Feasibility of Reform
Our research on Norway’s criminal justice system serves as a proof of concept that time spent in prison with a focus on rehabilitation can result in positive outcomes. The Norwegian prison system increases job training, raises employment, and reduces crime, mostly due to changes for individuals who were not employed prior to imprisonment. While there are no discernible spillovers to children, there are large spillovers for both criminal networks and brothers that provide additional benefits in terms of crime reduction.
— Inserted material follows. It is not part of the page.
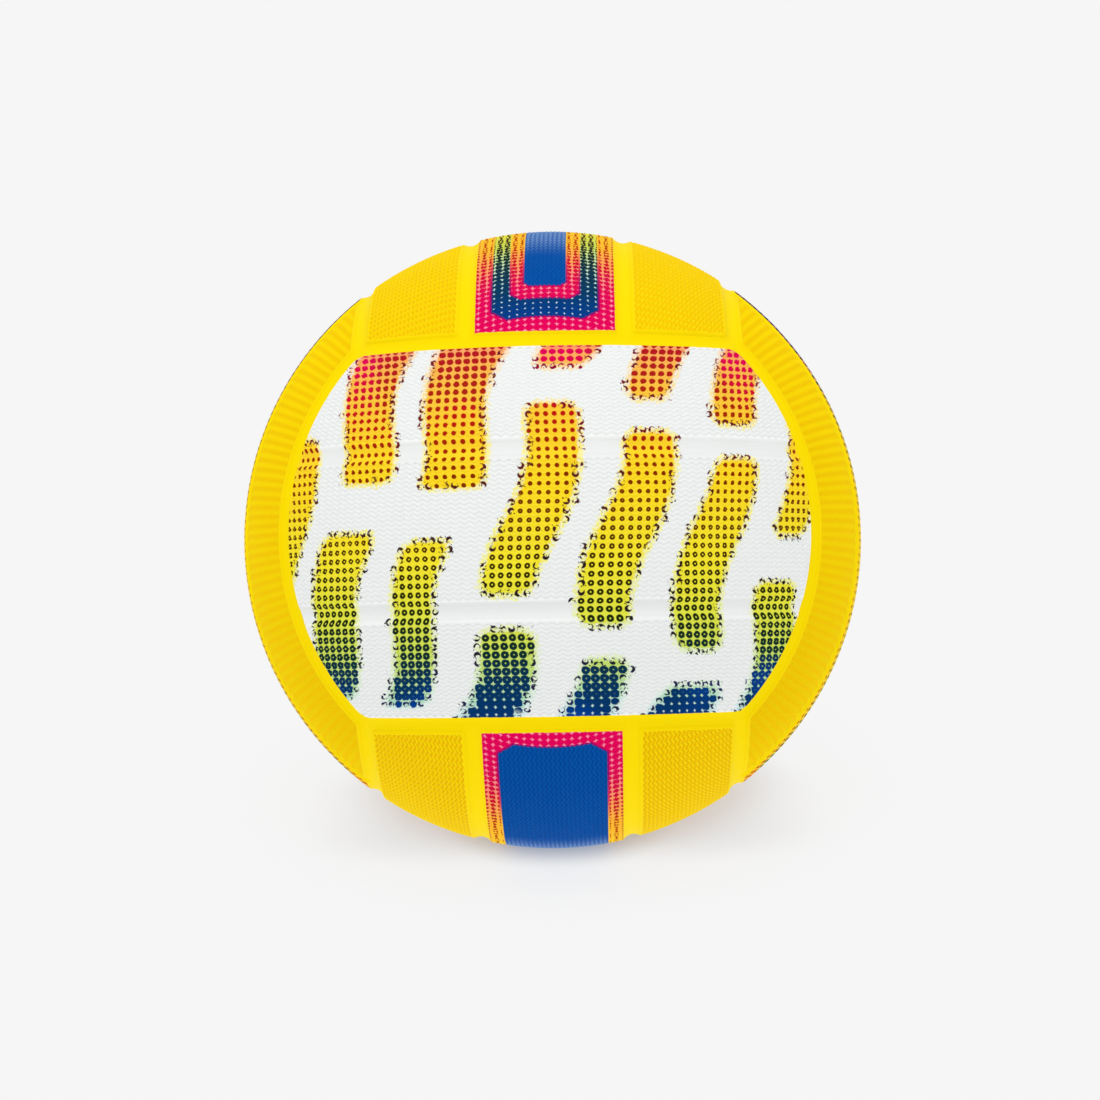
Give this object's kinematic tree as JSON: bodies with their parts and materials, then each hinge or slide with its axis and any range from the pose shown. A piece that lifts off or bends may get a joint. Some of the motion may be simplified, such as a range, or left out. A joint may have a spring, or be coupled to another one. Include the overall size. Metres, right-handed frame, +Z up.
{
  "type": "water polo ball",
  "caption": "Inflatable water polo ball: a valved bladder and a thread-wound carcass under raised grip panels, laid in crossed groups of strips and parted by channels.",
  "frame": {"origin": "centre of the ball", "axes": "+Z up; -Y out of the middle of the front group of white panels, whose strips run along X; +Y out of the needle hole, in the middle of the back group"},
  "size_m": [0.222, 0.2219, 0.222],
  "materials": {
    "yellow_rubber": "moulded grip texture",
    "white_rubber": "printed grip texture",
    "printed_rubber": "printed grip texture",
    "bladder_rubber": "smooth",
    "valve_rubber": "smooth",
    "thread": "wound thread"
  },
  "bodies": {
    "root": {"bladder": "bladder_rubber", "valve_housing": "valve_rubber", "valve_core": "valve_rubber", "winding": "thread", "cover_base": "yellow_rubber", "front_upper_panel": "white_rubber", "front_middle_panel": "white_rubber", "front_lower_panel": "white_rubber", "back_upper_panel": "white_rubber", "back_middle_panel": "white_rubber", "back_lower_panel": "white_rubber", "top_left_panel": "yellow_rubber", "top_middle_panel": "printed_rubber", "top_right_panel": "yellow_rubber", "bottom_left_panel": "yellow_rubber", "bottom_middle_panel": "printed_rubber", "bottom_right_panel": "yellow_rubber", "left_front_panel": "yellow_rubber", "left_middle_panel": "printed_rubber", "left_back_panel": "yellow_rubber", "right_front_panel": "yellow_rubber", "right_middle_panel": "printed_rubber", "right_back_panel": "yellow_rubber"}
  },
  "joints": []
}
It should be noted that Norway’s prison system is expensive. However, prison reform is more affordable than it may initially appear in the United States, and could even save money if prison sentences were shortened. The United States is an outlier in incarceration rates, with sentence lengths that are roughly five times longer than the international average. Our calculations suggest that a European-style prison system, with its higher costs but shorter sentences, would result in significant US cost savings. Moreover, to the extent that prison increases post-release employment, this would indirectly reduce expenditures on safety net programs and possibly increase tax revenue. And while it is difficult to monetize the benefits from fewer crimes being committed, the gains from reduced victimization are likely to be large.
Endnotes
“What Works? Questions and Answers about Prison Reform,” Martinson R. The Public Interest 35, Spring 1974, pp. 22–54.
“Imprisonment and Reoffending,” Nagin DS, Cullen FT, Jonson CL. Crime and Justice 38(1), 2009, pp. 115–200.
“Incarceration, Recidivism and Employment,” Bhuller M, Dahl GB, Løken KV, Mogstad M. NBER Working Paper 22648, September 2016, revised February 2019, and Journal of Political Economy, forthcoming.
“Intergenerational Effects of Incarceration,” Bhuller M, Dahl GB, Løken KV, Mogstad M. NBER Working Paper 24227, January 2018, and AEA Papers and Proceedings 108, May 2018, pp. 234–240.
“Incarceration Spillovers in Criminal and Family Networks,” Bhuller M, Dahl GB, Løken KV, Mogstad M. NBER Working Paper 24878, August 2018.